Wednesday, October 17, 2012

2 Timothy 1:15-18

Summary retelling of 2 Timothy 1:15-18

Paul tells Timothy that all who were in Asia (that is, Asia Minor) turned away from Paul’s teaching.  Onesiphorus is one disciple who did not turn away.  Instead, Onesiphorus came to Rome, searched for Paul, and encouraged him while he was in prison.  Paul then asks God to remember the sacrifice and service of Onesiphorus in judgment – for he not only helped Paul but also the church in Ephesus.

Thoughts for Today
First Thought:
This is a dark moment in Paul’s life.  He’s in Rome – arrested – and unable to go about and preach.  Members from his former churches are refusing to come to Rome and offer words of defense for him.  We know that a false Gospel – one based on works salvation – is spreading like wildfire among the churches in Asia Minor.  Things seem to be crumbling in his life.  So Paul turns to Timothy in a search for hope in his life.  Christians cannot dwell in the unhappiness of life forever.  Eventually we must seek out hope wherever it may be found.  This world can be depressing to live in at times, especially for those of us who are in the Lord.  We must learn to continually look for hope.

What things in the world depress you?  What does the world do that you know would be better if they turned to the Lord instead?  Where do you find your hope? 

Second Thought:
Paul also remembers a saint by the name of Onesiphorus.  Onesiphorus came to Paul’s side when he needed someone.  Onesiphorus came and sought Paul out.  He came and offered encouragement when Paul needed it.  When the rest of the world seemed to falling away, Onesiphorus was there to restore Paul’s faith.

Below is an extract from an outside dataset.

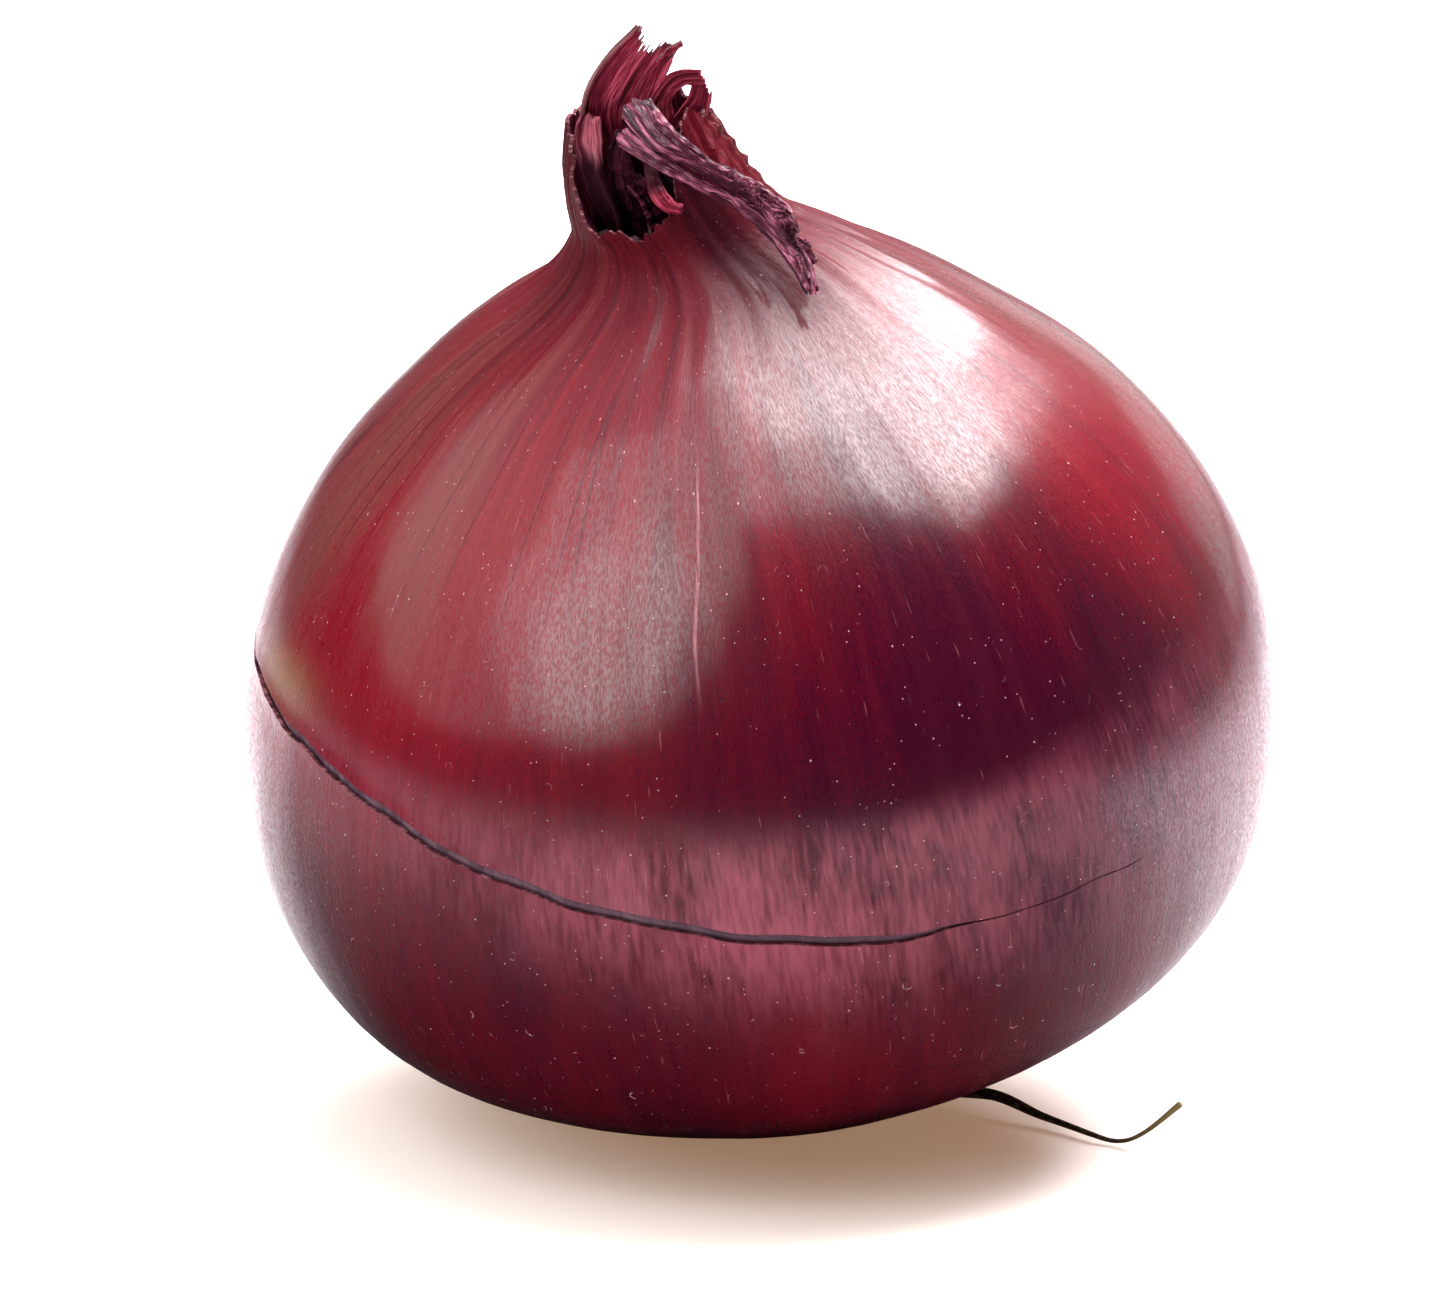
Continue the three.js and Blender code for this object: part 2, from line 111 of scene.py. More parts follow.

What does this passage tell us about the significance of relationships within our faith?  How does it make you feel to know that even Paul – the great Apostle who wrote more of the New Testament books than anyone else! – needed encouragement?

Third Thought:
Paul asks God to remember Onesiphorus in the Day of the Lord – the day of judgment.  This is a pretty cool thought, although it is easy to pass it by.  We can often overlook this as “words” that Paul says as a “thank-you” to Onesiphorus.  It is easy to hear Paul say these words and just think that he is being cordial.  But I think Paul actually means these words.  If we look to Matthew 6:20 we hear Jesus tell the people around Him to store up treasure in heaven where moth and rust cannot destroy and thieves cannot beak in and steal.  I think Paul’s words here are a living breathing example of Jesus’ teaching.  Paul is reminding us that it is far better to be rewarded for our actions on the great Day of the Lord than to be rewarded for them here and now.

Why is it better to receive our reward in heaven rather than now?  Do you always live with that focus?  What gets in the way of our ability to live with our mind focused on receiving a reward in heaven rather than receiving here and now?